» **Written task**
Go through the material and tally the lines containing the string "from". Give the total alone.

» **Stored data**
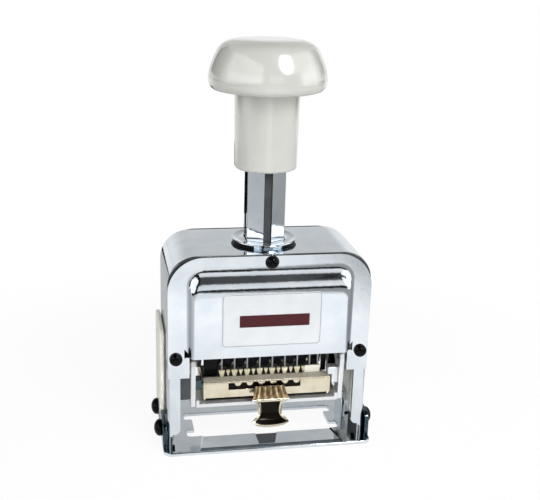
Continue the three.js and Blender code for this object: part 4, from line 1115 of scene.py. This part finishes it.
collar_low, collar_high = box_mm("guide_collar")
collar_radius, bushing_radius = collar_high.x, 9.0
tube_flats, tube_corner, slide = 13.0, 0.8, 0.25
pin_z, pin_hole, stem_hole = 57.4, 1.45, 1.3
collar_profile = [(bushing_radius, collar_low.z), (bushing_radius, frame_top - 0.05), (9.6, frame_top)]
collar_profile += [(9.7, frame_top + 0.15), (10.1, frame_top + 0.5), (10.7, frame_top + 0.85)]
collar_profile += arc(collar_radius - 0.3, frame_top + 1.2, 0.3, -40, 100, 8)
dish = ((10.3, 1.3), (9.5, 1.02), (8.5, 0.95), (7.7, 1.1), (7.2, 1.3))
collar_profile += [(radius, frame_top + rise) for radius, rise in dish]
collar = lathe("guide_collar_ring", collar_profile, chrome)
collar = carve(
    collar,
    prism("cutter", hexagon(tube_flats + 2 * slide, tube_corner), "Z", collar_low.z - 1, collar_high.z + 1),
    rod(pin_hole, "X", -12, 12, (0, 0, pin_z)),
    rod(stem_hole, "Y", -12, 0, (0, 0, button_z)),
)
add_finishes(collar, seam_shade)
# The underside of the dish, away from its front, takes the seam's painted shade.
for polygon in collar.data.polygons:
    at = polygon.center / MM
    if polygon.normal.z < -0.2 and frame_top - 0.1 < at.z < frame_top + 1.15 and abs(at.x) > 5:
        polygon.material_index = 1
collar = smooth(collar)
seat(collar, "frame", "chrome_plate", "guide_collar")

tube_low, tube_high = box_mm("plunger_tube")
bridge_top, tube_foot, foot_radius = tube_low.z, 1.4, 9.6
tube_bore, pin_slot_half, pin_slot_bottom, groove_top = 4.8, 1.5, 55.6, 95.7
tube = prism("hexagonal_tube", hexagon(tube_flats, tube_corner), "Z", bridge_top, tube_high.z, chrome)
foot_disc = lathe("cutter", [(foot_radius, bridge_top), (foot_radius, bridge_top + tube_foot)], chrome)
tube = carve(tube, foot_disc, operation="UNION")
groove_half, groove_floor = 1.4, -6.1
add_finishes(tube, inside_shade)
tube = carve(
    tube,
    rod(tube_bore, "Z", bridge_top - 1, tube_high.z + 1, (0, 0, 0)),
    block(-20, 20, -pin_slot_half, pin_slot_half, pin_slot_bottom, groove_top),
    block(-groove_half, groove_half, -20, groove_floor, bridge_top + tube_foot, groove_top),
)
# The faces of the groove take the inside's painted shade.
for polygon in tube.data.polygons:
    at = polygon.center / MM
    in_groove = abs(at.x) <= groove_half + 0.01 and at.y < groove_floor + 0.6
    if in_groove and bridge_top + tube_foot < at.z < groove_top + 0.1:
        polygon.material_index = 1
tube = smooth(tube)
seat(tube, "plunger", "chrome_plate", "plunger_tube")

# %% [markdown]
# Sleeve and knob are injection moulded. The knob is a flattened mushroom whose outline follows the
# photograph: widest low down, a shoulder, and a crown that is almost flat. A fine parting line
# runs round it where the two halves of the tool met.

# %% Handle
sleeve_bottom, sleeve_top = [corner.z for corner in box_mm("handle_sleeve")]
sleeve_edge = 1.1
sleeve_profile = [(6.9, sleeve_bottom + 6), (6.9, sleeve_bottom + 0.4), (7.3, sleeve_bottom)]
sleeve_profile += arc(10.5 - sleeve_edge, sleeve_bottom + sleeve_edge, sleeve_edge, -90, -2, 8)
sleeve_profile += [(10.85, sleeve_top + 0.7), (10.95, sleeve_top + 1.3), (0, sleeve_top + 1.3)]
sleeve = lathe("handle_sleeve_moulding", sleeve_profile, ivory_abs)
smooth(sleeve)
seat(sleeve, "plunger", "ivory_plastic", "handle_sleeve")


def on_span(p, q, r, s, t):
    """The value between q and r at t from 0 to 1, on a Catmull-Rom span of four values."""
    square, cube = 2 * p - 5 * q + 4 * r - s, 3 * q - p - 3 * r + s
    return 0.5 * (2 * q + (r - p) * t + square * t * t + cube * t ** 3)


def through(points, steps=10):
    """A smooth line through points."""
    ends = [points[0]] + list(points) + [points[-1]]
    line = []
    for four in zip(ends, ends[1:], ends[2:], ends[3:]):
        for i in range(steps):
            line.append(tuple(on_span(*values, i / steps) for values in zip(*four)))
    return line + [points[-1]]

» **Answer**
3